The film recreates the pagan, pre-Christian time period of the so-called Dark Ages and shows the transition from a pagan matriarchate to a modern patriarchate. It is also a passionate love story between two lovers from different social status, a queen and a ploughman, who meet in a time when the old ways of the Slavic tribes were coming to an end.

==Locations==

The entire film was shot on location in the Czech Republic using reconstructions of Slavic settlements for the buildings in the story.

==Release history and critical reception==

The film had its premiere at the October 2009 Estepona Fantastic Film Festival/Spain where it won the Silver Unicorn award for best original film music.

It was released theatrically in the Czech Republic in October 2009 by Atyp Film where it ran in movie theaters until January 2010. Since then it has been sold to over a dozen countries. It was released in Russia and the Russian speaking countries on DVD November 2009 by Lizard Trade and in the US on June 29, 2010, by Vanguard Cinema. It was released in the German-speaking countries on September 9, 2010, by Eurovideo and in Australia
and New Zealand February 23, 2011 by Gryphon Entertainment.

The critical reception in the Czech Republic was very negative. Many Czech critics like Frantisek Fuka attacked every aspect of the film, some even the hair color of the lead actress, as they didn't feel that the film represented their traditional view of the story and characters. The film was also rejected by the Karlovy Vary International Film Festival.

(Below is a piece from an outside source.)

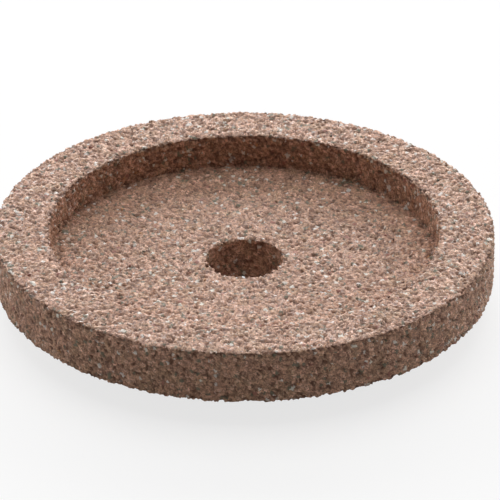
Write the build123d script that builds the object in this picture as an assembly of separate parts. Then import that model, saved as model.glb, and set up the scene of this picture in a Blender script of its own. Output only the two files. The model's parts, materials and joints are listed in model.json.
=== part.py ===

In the United States the film's reception was much better. Ian Jane from AV Maniacs called it "a nicely made picture with some beautiful camera work and strong performances. It plays around with some interesting themes quite effectively and makes for a decidedly different type of film all together" and the Pagan Newswire Collective called it "a beautiful and realistic look at early medieval paganism".

==Music==

The orchestral score for The Pagan Queen was written by German composer Benedikt Brydern and recorded in Prague with a full symphonic orchestra. The main theme of the film was quoted from Antonín Leopold Dvořák, Romance in F minor, Op. 11.The score won the Silver Unicorn Award for Best Music at the 10th Estepona International Horror and Fantasy Film Festival in Estepona, Spain in 2009.

==2018 New version==

The film was remastered with a new director's cut in 2018 and is now included in Amazon Prime and other streaming services.